_Required work_
Below is the data. Give it again, complete and exact.
= = =
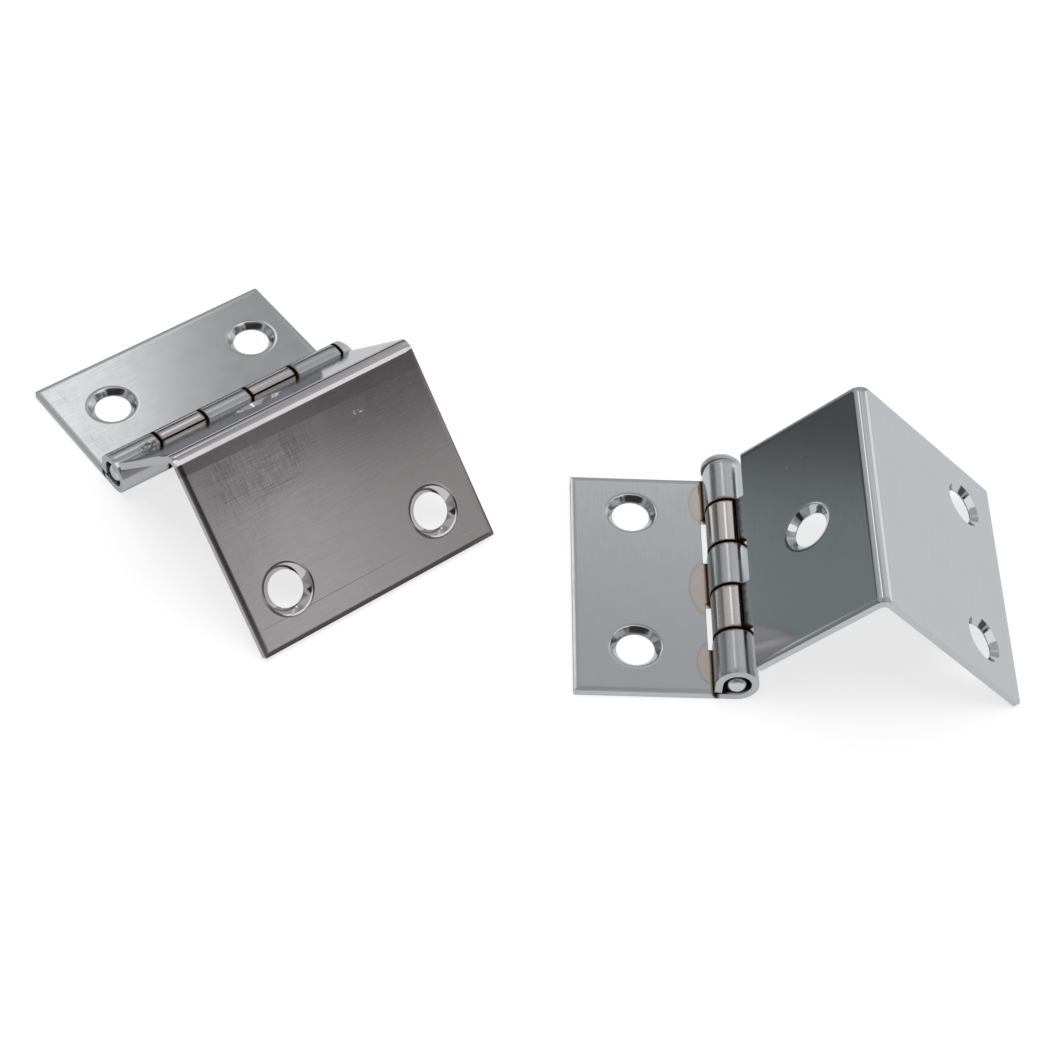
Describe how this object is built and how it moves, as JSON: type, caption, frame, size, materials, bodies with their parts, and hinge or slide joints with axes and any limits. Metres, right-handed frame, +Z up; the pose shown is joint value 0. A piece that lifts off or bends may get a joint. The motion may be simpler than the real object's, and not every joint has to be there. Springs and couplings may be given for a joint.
{
  "type": "pair of wrap-around hinges",
  "caption": "Pair of chrome wrap-around hinges: a flat leaf for the cabinet frame and an L-shaped leaf that wraps a door's edge and face, on a headed loose pin.",
  "frame": {"origin": "on the surface that the pair lies on, under the middle of the pair's bounding box", "axes": "+Z up from the surface; +Y along the right hinge's barrel towards the pin's head; +X from the right hinge's flat leaf towards its wrapping leaf"},
  "size_m": [0.1369, 0.0744, 0.0211],
  "materials": {
    "leaf_plating": "bright plated sheet with fine polishing marks",
    "pin_plating": "bright plated"
  },
  "bodies": {
    "frame_side": {"left_flat_leaf": "leaf_plating", "left_pin": "pin_plating", "right_flat_leaf": "leaf_plating", "right_pin": "pin_plating"},
    "right_door_leaf": {"right_wrap_leaf": "leaf_plating"},
    "left_door_leaf": {"left_wrap_leaf": "leaf_plating"}
  },
  "joints": [
    {"name": "right_leaf_swing", "type": "hinge", "parent": "frame_side", "child": "right_door_leaf", "pos_m": [0.03025, -0.03715, 0.0029], "axis": [0, -1, 0], "range_deg": [-165, 136]},
    {"name": "left_leaf_swing", "type": "hinge", "parent": "frame_side", "child": "left_door_leaf", "pos_m": [-0.05545, -0.00295, 0.0029], "axis": [-0.7934, -0.6088, 0], "range_deg": [-165, 136]}
  ]
}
= = =
_Exercise output_
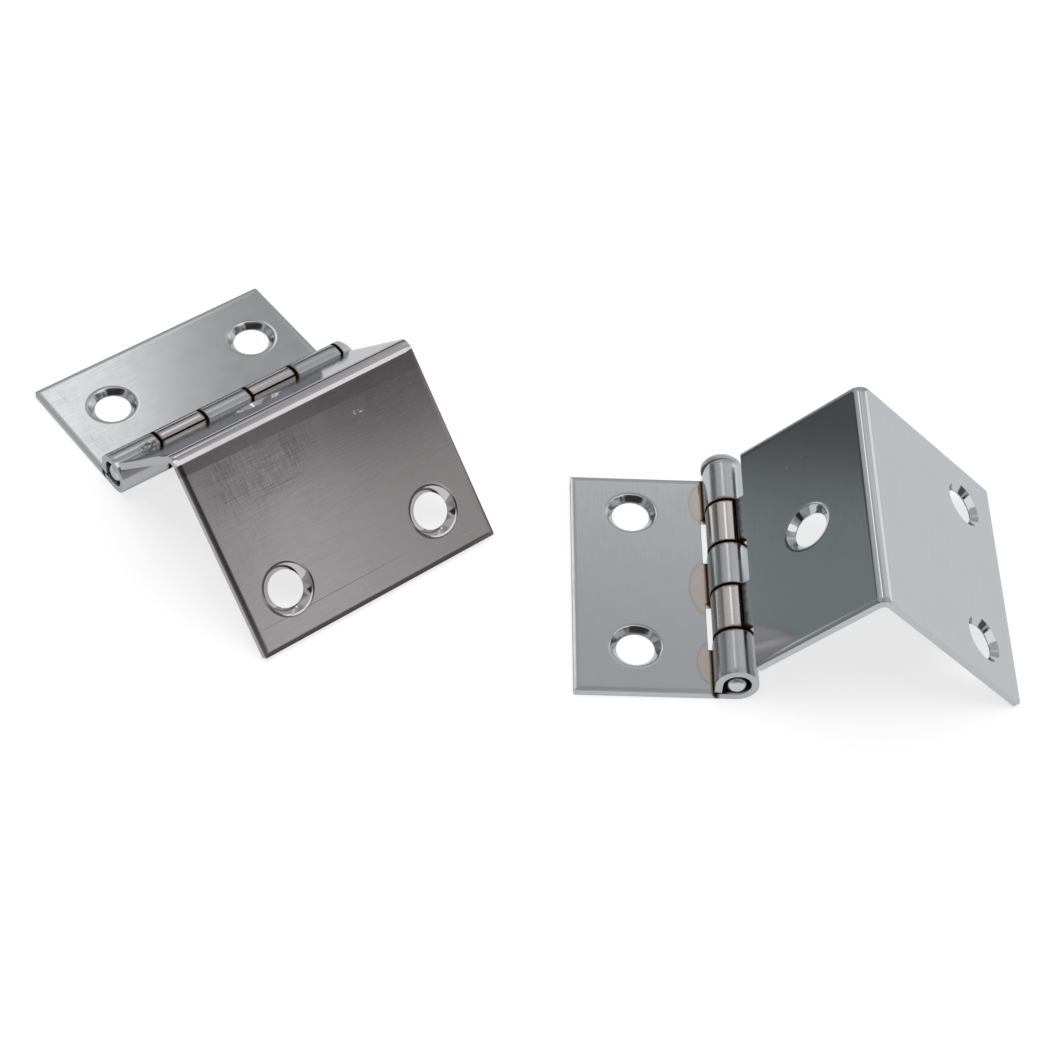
Describe how this object is built and how it moves, as JSON: type, caption, frame, size, materials, bodies with their parts, and hinge or slide joints with axes and any limits. Metres, right-handed frame, +Z up; the pose shown is joint value 0. A piece that lifts off or bends may get a joint. The motion may be simpler than the real object's, and not every joint has to be there. Springs and couplings may be given for a joint.
{
  "type": "pair of wrap-around hinges",
  "caption": "Pair of chrome wrap-around hinges: a flat leaf for the cabinet frame and an L-shaped leaf that wraps a door's edge and face, on a headed loose pin.",
  "frame": {"origin": "on the surface that the pair lies on, under the middle of the pair's bounding box", "axes": "+Z up from the surface; +Y along the right hinge's barrel towards the pin's head; +X from the right hinge's flat leaf towards its wrapping leaf"},
  "size_m": [0.1369, 0.0744, 0.0211],
  "materials": {
    "leaf_plating": "bright plated sheet with fine polishing marks",
    "pin_plating": "bright plated"
  },
  "bodies": {
    "frame_side": {"left_flat_leaf": "leaf_plating", "left_pin": "pin_plating", "right_flat_leaf": "leaf_plating", "right_pin": "pin_plating"},
    "right_door_leaf": {"right_wrap_leaf": "leaf_plating"},
    "left_door_leaf": {"left_wrap_leaf": "leaf_plating"}
  },
  "joints": [
    {"name": "right_leaf_swing", "type": "hinge", "parent": "frame_side", "child": "right_door_leaf", "pos_m": [0.03025, -0.03715, 0.0029], "axis": [0, -1, 0], "range_deg": [-165, 136]},
    {"name": "left_leaf_swing", "type": "hinge", "parent": "frame_side", "child": "left_door_leaf", "pos_m": [-0.05545, -0.00295, 0.0029], "axis": [-0.7934, -0.6088, 0], "range_deg": [-165, 136]}
  ]
}